--- Data block ---
::::::::::

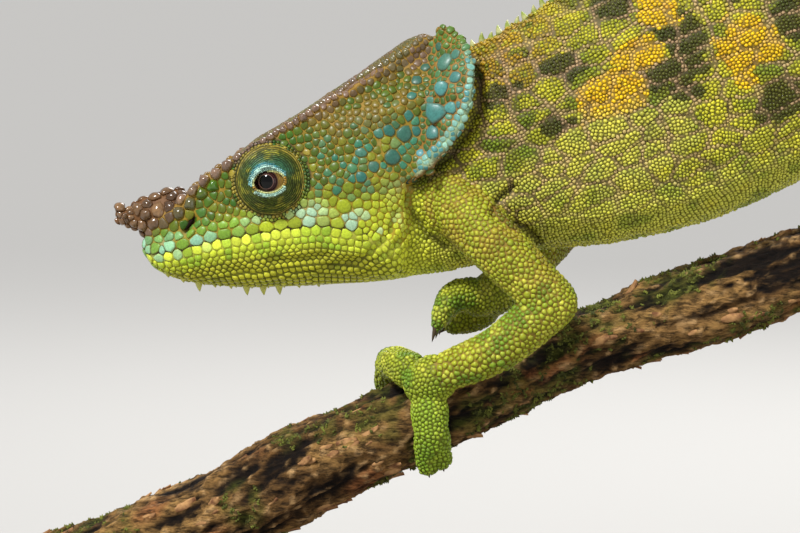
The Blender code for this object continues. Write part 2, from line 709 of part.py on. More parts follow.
def build_tail():
    """The tail: one length back from the body and four lengths of the curl."""
    count = 9
    path = smooth_path([(x, 0.0, z) for x, z in TAIL_TOP_PATH], count)
    path[-1] = path[-1] - curl_facing(0.0) * GAP
    start_half = (BACK(TRUNK_END) - BELLY(TRUNK_END)) / 2
    width = smooth_curve([(0.0, start_half), (0.35, 4.7), (0.7, 3.6), (1.0, TAIL_RADIUS_AT_CURL)])
    squash = [TRUNK(TRUNK_END) / start_half + (1.0 - TRUNK(TRUNK_END) / start_half) * k / (count - 1)
              for k in range(count)]
    radii = [width(k / (count - 1)) for k in range(count)]
    facings = (Vector((1.0, 0.0, 0.0)), curl_facing(0.0))
    rings = tube_rings(path, radii, 12, squash, facings=facings)
    pieces = [ring_object("tail_1", rings, "green_skin")]
    for n, (start, end) in enumerate(zip(TAIL_CUTS, TAIL_CUTS[1:])):
        gap_turn = math.degrees(GAP / (CURL_RADIUS * CURL_SHRINK ** (end / 360.0)))
        stop = end - gap_turn if end < TAIL_CUTS[-1] else end
        count = max(7, int((end - start) / 20.0))
        turns = [start + (stop - start) * k / (count - 1) for k in range(count)]
        path = [curl_point(t) for t in turns]
        facings = (curl_facing(start), curl_facing(stop))
        sides = 10 if n < 2 else 8
        rings = tube_rings(path, [curl_radius(t) for t in turns], sides, facings=facings)
        tip = None
        if end == TAIL_CUTS[-1]:
            ahead = (path[-1] - path[-2]).normalized()
            tip = path[-1] + ahead * 0.5
        pieces.append(ring_object("tail_%d" % (n + 2), rings, "green_skin", None, tip))
    return pieces


def perch_frame(place):
    """The perch's middle, its direction and its upward normal at one place."""
    middle = Vector((place, 0.0, PERCH_LINE(place)))
    ahead = Vector((1.0, 0.0, (PERCH_LINE(place + 0.5) - PERCH_LINE(place - 0.5)))).normalized()
    up = Vector((-ahead.z, 0.0, ahead.x))
    return middle, ahead, up


def around_perch(place, degrees, lift):
    """A point off the perch's bark. Degrees run from its top down the animal's left side."""
    middle, _, up = perch_frame(place)
    turn = math.radians(degrees)
    radius = PERCH_SIZE(place) + lift
    return middle + up * (radius * math.cos(turn)) + Vector((0.0, -radius * math.sin(turn), 0.0))


def perch_solid(name, grow=0.0):
    """The cut length of branch, with its bend and its thicker and thinner stretches."""
    first = PERCH_MIDDLE[0][0]
    last = PERCH_MIDDLE[-1][0]
    rings = []
    for k in range(PERCH_STATIONS):
        place = first + (last - first) * k / (PERCH_STATIONS - 1)
        middle, _, up = perch_frame(place)
        radius = PERCH_SIZE(place) + grow
        ring = []
        for i in range(PERCH_SIDES):
            a = 2 * math.pi * i / PERCH_SIDES
            ring.append(middle + up * (radius * math.cos(a)) + Vector((0.0, radius * math.sin(a), 0.0)))
        rings.append(ring)
    return ring_object(name, rings, "bark")


def joint_plane(before, joint, after):
    """The direction square to the cut at a joint, pointing along the limb."""
    arriving = (Vector(joint) - Vector(before)).normalized()
    leaving = (Vector(after) - Vector(joint)).normalized()
    return (arriving + leaving).normalized()


def cut_joint(thing, joint, facing, keep_before):
    """Trims one side of a limb's joint, leaving half the gap."""
    facing = facing.normalized()
    if keep_before:
        combine(thing, [half_space("far_side", Vector(joint) - facing * GAP / 2, facing)], "DIFFERENCE")
    else:
        combine(thing, [half_space("near_side", Vector(joint) + facing * GAP / 2, -facing)], "DIFFERENCE")


def build_limb(tag, names, limb):
    """Two lengths of a limb that meet at the elbow or knee, cut by the body and at the joints."""
    root, middle, bend, lower, end, palm = [Vector(p) for p in limb["line"]]
    radii = limb["radii"]
    upper = capsule(names[0] + tag, [root, middle, bend], radii[:3], "green_skin")
    fore = capsule(names[1] + tag, [bend, lower, end], radii[2:], "green_skin")
    facing = joint_plane(middle, bend, lower)
    cut_joint(upper, bend, facing, True)
    cut_joint(fore, bend, facing, False)
    for start, stop, count in ((NECK_FRONT, NECK_END, 4), (NECK_END - GAP, TRUNK_END + GAP, TRUNK_STATIONS)):
        if min(root.x, bend.x) - radii[0] < stop and max(root.x, bend.x) + radii[0] > start:
            combine(upper, [trunk_solid("grown_body", start, stop, count, GAP)], "DIFFERENCE")
    cut_joint(fore, end, joint_plane(lower, end, palm), True)
    hand = capsule(names[2] + tag, [end, end.lerp(palm, 0.5), palm], [radii[4], PALM_RADIUS, PALM_RADIUS - 0.2], "green_skin",
                   12, 4)
    cut_joint(hand, end, joint_plane(lower, end, palm), False)
    return end, palm, radii[4]


def toe_bundle(name, path, toes, across, claw_turn, palm_cutter):
    """Two or three toes, joined like a mitten to near their tips, each with a claw."""
    line = smooth_path(path, 9)
    bundle = capsule(name, line[:6], MITTEN_RADII, "green_skin", 9, 4)
    across = Vector(across).normalized()
    pieces = []
    for t in range(toes):
        offset = (t - (toes - 1) / 2) * TOE_SPACING[toes]
        toe_line = [p + across * (offset * min(1.0, (k + 1) / 3.0)) for k, p in enumerate(line[3:])]
        pieces.append(capsule("toe", toe_line, TOE_RADII, None, 6, 4))
        ahead = (toe_line[-1] - toe_line[-2]).normalized()
        tip = toe_line[-1] + ahead * CLAW_LENGTH + Vector(claw_turn) * 0.5
        pieces.append(cone("claw", toe_line[-1] + ahead * 0.2, tip, CLAW_RADIUS, 6, 0.75))
    combine(bundle, pieces, "UNION")
    combine(bundle, [palm_cutter()], "DIFFERENCE")
    return bundle


def build_limbs():
    """All four limbs, three that hold the perch and one forefoot held just above it."""
    for tag, limb in LIMBS.items():
        names = ("upper_arm_", "forearm_", "hand_") if limb["fore"] else ("thigh_", "shin_", "foot_")
        word = tag.split("_")[1]
        side = 1 if word == "left" else -1
        grip = limb.get("grip")
        if grip:
            limb["line"].append(around_perch(grip, side * limb["palm_turn"], PALM_RADIUS + GAP))
        end, palm, radius = build_limb(word, names, limb)

        def palm_cutter():
            return capsule("grown_palm", [end, end.lerp(palm, 0.5), palm], [radius, PALM_RADIUS, PALM_RADIUS - 0.2],
                           None, 12, 4, GAP)

        for which in ("inner", "outer"):
            toes = limb[which + "_toes"]
            if grip:
                path = [around_perch(grip + shift, side * turn, TOE_LIFT)
                        for shift, turn in limb[which]]
                across = perch_frame(grip)[1]
                claw_turn = (perch_frame(grip)[0] - path[-1]).normalized()
            else:
                path = [Vector(p) for p in limb[which]]
                across = limb["across"]
                claw_turn = Vector((-0.3, 0.0, -1.0))
            name = names[2] + which + "_toes_" + word
            toe_bundle(name, path, toes, across, claw_turn, palm_cutter)


def build_perch():
    """The perch, which the feet hold."""
    return perch_solid("perch")


def build_stand():
    """The flat base and the two rods that carry the perch."""
    corner_steps = 4
    outline = []
    for cx, cy, start in ((1, 1, 0), (-1, 1, 90), (-1, -1, 180), (1, -1, 270)):
        for k in range(corner_steps + 1):
            a = math.radians(start + 90.0 * k / corner_steps)
            x = cx * (BASE_LENGTH / 2 - BASE_CORNER) + BASE_CORNER * math.cos(a)
            y = cy * (BASE_WIDTH / 2 - BASE_CORNER) + BASE_CORNER * math.sin(a)
            outline.append((x, y))
    rings = []
    for level, inset in ((0.0, 0.0), (BASE_THICK - BASE_BEVEL, 0.0), (BASE_THICK, BASE_BEVEL)):
        rings.append([(x * (1 - 2 * inset / BASE_LENGTH) - SHIFT_X,
                       y * (1 - 2 * inset / BASE_WIDTH), level) for x, y in outline])
    ring_object("stand_base", rings, "base_wood")
    for name, place in ROD_PLACES.items():
        floor = BASE_THICK + GAP
        profile = [(ROD_COLLAR_RADIUS, 0.0), (ROD_COLLAR_RADIUS, ROD_COLLAR_THICK - 0.5),
                   (ROD_COLLAR_RADIUS - 0.6, ROD_COLLAR_THICK), (ROD_RADIUS, ROD_COLLAR_THICK),
                   (ROD_RADIUS, PERCH_LINE(place) - floor)]
        rod_rings = [[(place + r * math.cos(a), r * math.sin(a), floor + z)
                      for a in (2 * math.pi * i / 16 for i in range(16))] for r, z in profile]
        rod = ring_object(name, rod_rings, "rod_brass")
        combine(rod, [perch_solid("grown_perch", GAP)], "DIFFERENCE")


def clear_scene():
    """Removes whatever the file starts with."""
    for thing in list(bpy.data.objects):
        bpy.data.objects.remove(thing)


def main():
    clear_scene()
    build_head()
    build_jaw()
    build_horn()
    for tag, side in (("left", -1), ("right", 1)):
        build_flap("ear_flap_" + tag, side)
        build_eye(tag, side)
    build_trunk()
    build_tail()
    build_limbs()
    build_perch()
    build_stand()


if __name__ == "__main__":
    main()
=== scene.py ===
import math

import bmesh
import bpy
import numpy as np
from mathutils import Matrix, Vector
from mathutils.bvhtree import BVHTree
from mathutils.kdtree import KDTree


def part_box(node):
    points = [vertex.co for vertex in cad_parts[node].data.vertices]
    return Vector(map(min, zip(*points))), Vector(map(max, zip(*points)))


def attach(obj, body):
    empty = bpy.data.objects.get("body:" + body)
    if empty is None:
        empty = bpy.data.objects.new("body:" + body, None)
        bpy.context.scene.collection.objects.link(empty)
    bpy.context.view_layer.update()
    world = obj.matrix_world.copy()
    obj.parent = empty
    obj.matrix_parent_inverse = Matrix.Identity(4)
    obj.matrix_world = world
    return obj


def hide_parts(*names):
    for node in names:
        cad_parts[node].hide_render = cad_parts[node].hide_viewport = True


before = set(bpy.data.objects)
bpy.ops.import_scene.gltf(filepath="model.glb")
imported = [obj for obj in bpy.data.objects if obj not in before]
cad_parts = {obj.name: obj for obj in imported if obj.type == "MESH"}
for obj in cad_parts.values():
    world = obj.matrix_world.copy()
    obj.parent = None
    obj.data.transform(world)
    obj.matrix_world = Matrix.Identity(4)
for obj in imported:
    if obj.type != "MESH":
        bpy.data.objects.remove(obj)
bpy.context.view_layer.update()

# All measures below are millimetres in the animal's own frame, which is the frame of the
# solids moved so that its zero lies a little behind the head.
MM = 0.001
SHIFT = np.array((44.0, 0.0, 0.0))
SIDES = (("left", -1.0), ("right", 1.0))
LIMB_NODES = ["upper_arm_", "forearm_", "thigh_", "shin_"]
FOOT_NODES = ["hand_", "foot_", "hand_inner_toes_", "hand_outer_toes_", "foot_inner_toes_",
              "foot_outer_toes_"]
GROUPS = {
    "head": ["head"],
    "jaw": ["lower_jaw"],
    "flap": ["ear_flap_left", "ear_flap_right"],
    "turret": ["eye_turret_left", "eye_turret_right"],
    "trunk": ["neck", "torso"],
    "tail": ["tail_%d" % n for n in range(1, 6)],
    "limb": [n + s for s, _ in SIDES for n in LIMB_NODES],
    "foot": [n + s for s, _ in SIDES for n in FOOT_NODES],
    "horn": ["snout_horn"],
}
REGIONS = list(GROUPS)
HEAD, JAW, FLAP, TURRET, TRUNK, TAIL, LIMB, FOOT, HORN = range(len(REGIONS))
FLESH = [node for nodes in GROUPS.values() for node in nodes]

SKIN_VOXEL = 0.5
SKIN_INSET = 0.12
EYE_MIDDLE = np.array((-16.9, 0.0, 83.1))
PUPIL_MIDDLE = (-17.3, 83.15)
TURRET_MIDDLE = (-16.75, 83.35)
EYEBALL_RADIUS = 1.8
EYE_OPENING = (2.0, 1.3)
EYE_TILT = 10.0
TURRET_EDGE = 5.0
SEED = 11

# Mean distance between scales in each region
SPACING = {"head": 1.0, "jaw": 0.72, "flap": 1.0, "turret": 0.3, "trunk": 0.52, "tail": 0.66,
           "limb": 0.56, "foot": 0.5, "horn": 1.5}
KINDS = REGIONS + ["lip", "crest"]
MOST_TRIANGLES = 185000.0

# How each kind of scale is shaped: corners, rings, height as a share of its width, how far its
# outline may reach as a share of its width, and half the seam round it in millimetres
SHAPES = {
    "head": (11, 3, 0.15, 1.15, 0.022),
    "jaw": (8, 3, 0.2, 0.9, 0.04),
    "flap": (11, 3, 0.14, 1.0, 0.055),
    "turret": (8, 2, 0.34, 1.0, 0.012),
    "trunk": (6, 2, 0.36, 0.9, 0.02),
    "tail": (6, 2, 0.34, 0.9, 0.025),
    "limb": (8, 2, 0.3, 0.9, 0.03),
    "foot": (7, 2, 0.34, 0.9, 0.025),
    "horn": (14, 4, 0.3, 0.95, 0.01),
    "crest": (14, 4, 0.42, 0.7, 0.01),
    "lip": (12, 3, 0.11, 0.85, 0.035),
}

# Outline and height of a scale's rings as shares of its reach and of its height
PROFILES = {2: [(0.87, 0.62)], 3: [(0.94, 0.5), (0.74, 0.86)],
            4: [(0.96, 0.25), (0.7, 0.62), (0.36, 0.9)]}

# Large round plates on the cheek and the ear flap: place along, height and width
PLATES = [
    (4.5, 92.0, 2.7), (5.3, 95.2, 2.1), (5.8, 98.3, 2.3), (0.6, 89.2, 2.1), (4.2, 89.4, 2.0),
    (-1.0, 86.2, 2.1), (6.6, 92.7, 1.6), (7.2, 96.6, 1.7), (4.1, 87.7, 1.7), (7.2, 99.5, 1.5),
    (2.2, 96.1, 1.5), (3.3, 97.7, 1.4), (5.1, 100.5, 1.3), (2.1, 89.6, 1.3), (1.5, 94.1, 1.3),
    (8.3, 95.2, 1.3), (-0.6, 88.0, 1.2), (1.0, 86.1, 1.2), (2.6, 86.8, 1.2), (6.7, 90.9, 1.3),
    (6.0, 88.9, 1.1), (8.2, 92.1, 1.3), (1.1, 91.6, 1.3), (-2.7, 89.3, 1.3), (-1.5, 89.7, 1.5),
    (-3.4, 85.0, 1.5), (-5.0, 83.7, 1.5), (-5.0, 86.8, 1.3), (-6.2, 84.8, 1.2), (-6.7, 82.3, 1.5),
    (-8.5, 85.0, 1.3), (-9.5, 81.4, 1.1), (-7.3, 79.9, 1.9), (-9.3, 79.4, 1.3), (-5.5, 80.2, 1.1),
    (-6.1, 78.5, 1.0), (-4.4, 78.6, 1.1), (-3.8, 82.1, 1.0), (-6.7, 87.3, 1.1), (-6.8, 89.3, 1.3),
    (-8.8, 89.6, 1.1), (-10.1, 87.9, 0.9), (-11.1, 86.8, 1.0),
]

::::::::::

--- Task description ---
Give back exactly the stretch that opens on the line with "build_head()" and closes on the line with "bpy.data.objects.remove(obj)".

--- Reply to the exercise ---
    build_head()
    build_jaw()
    build_horn()
    for tag, side in (("left", -1), ("right", 1)):
        build_flap("ear_flap_" + tag, side)
        build_eye(tag, side)
    build_trunk()
    build_tail()
    build_limbs()
    build_perch()
    build_stand()


if __name__ == "__main__":
    main()
=== scene.py ===
import math

import bmesh
import bpy
import numpy as np
from mathutils import Matrix, Vector
from mathutils.bvhtree import BVHTree
from mathutils.kdtree import KDTree


def part_box(node):
    points = [vertex.co for vertex in cad_parts[node].data.vertices]
    return Vector(map(min, zip(*points))), Vector(map(max, zip(*points)))


def attach(obj, body):
    empty = bpy.data.objects.get("body:" + body)
    if empty is None:
        empty = bpy.data.objects.new("body:" + body, None)
        bpy.context.scene.collection.objects.link(empty)
    bpy.context.view_layer.update()
    world = obj.matrix_world.copy()
    obj.parent = empty
    obj.matrix_parent_inverse = Matrix.Identity(4)
    obj.matrix_world = world
    return obj


def hide_parts(*names):
    for node in names:
        cad_parts[node].hide_render = cad_parts[node].hide_viewport = True


before = set(bpy.data.objects)
bpy.ops.import_scene.gltf(filepath="model.glb")
imported = [obj for obj in bpy.data.objects if obj not in before]
cad_parts = {obj.name: obj for obj in imported if obj.type == "MESH"}
for obj in cad_parts.values():
    world = obj.matrix_world.copy()
    obj.parent = None
    obj.data.transform(world)
    obj.matrix_world = Matrix.Identity(4)
for obj in imported:
    if obj.type != "MESH":
        bpy.data.objects.remove(obj)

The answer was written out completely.